Read and Combine Terra Climate Parquet Files into a Single Data Frame
Source:R/TerraClimParquetRead.R
TerraClimParquetRead.Rd
This function reads all Parquet files from a specified S3 bucket related to Terra Climate data and combines them into a single data frame. It also performs some specific transformations on the `var` column to standardize variable names.
Usage
TerraClimParquetRead(
sub = "terraclim",
bucket = "tnc-dangermond",
prefix = "water_balance/v2/"
)
Arguments
- sub
A character string specifying the subfolder within the base folder to look for Parquet files. Default is "terraclim".
- bucket
A string representing the S3 bucket name.
- prefix
A string representing the prefix (path) within the S3 bucket where the Parquet files are stored.
Value
A data frame containing the combined data from all Parquet files in the specified subfolder.
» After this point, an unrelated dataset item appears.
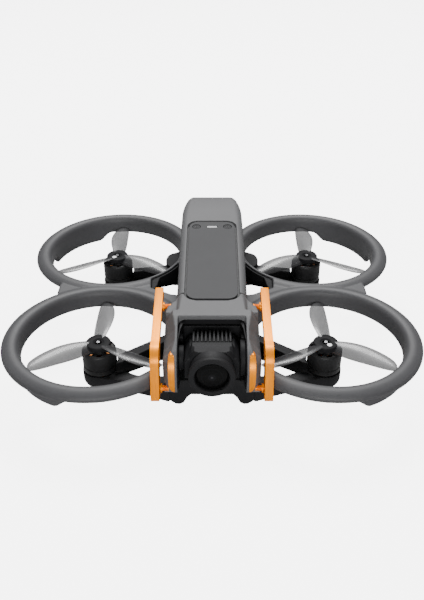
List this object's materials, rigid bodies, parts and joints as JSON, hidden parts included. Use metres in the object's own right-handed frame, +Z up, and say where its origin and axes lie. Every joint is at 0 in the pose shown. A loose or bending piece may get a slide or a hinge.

The `var` column is standardized with values "run" for "q" and "str" for "soil".
Details
The `TerraClimParquetRead` function performs the following steps:
Lists all Parquet files in the specified subfolder within the base folder `"/data/water_balance/"`.
Reads each Parquet file into a data frame and stores them in a list.
Combines all data frames in the list into a single data frame with an additional column `file` indicating the file from which each row was read.
Transforms the `var` column to standardize variable names, changing "q" to "run" and "soil" to "str".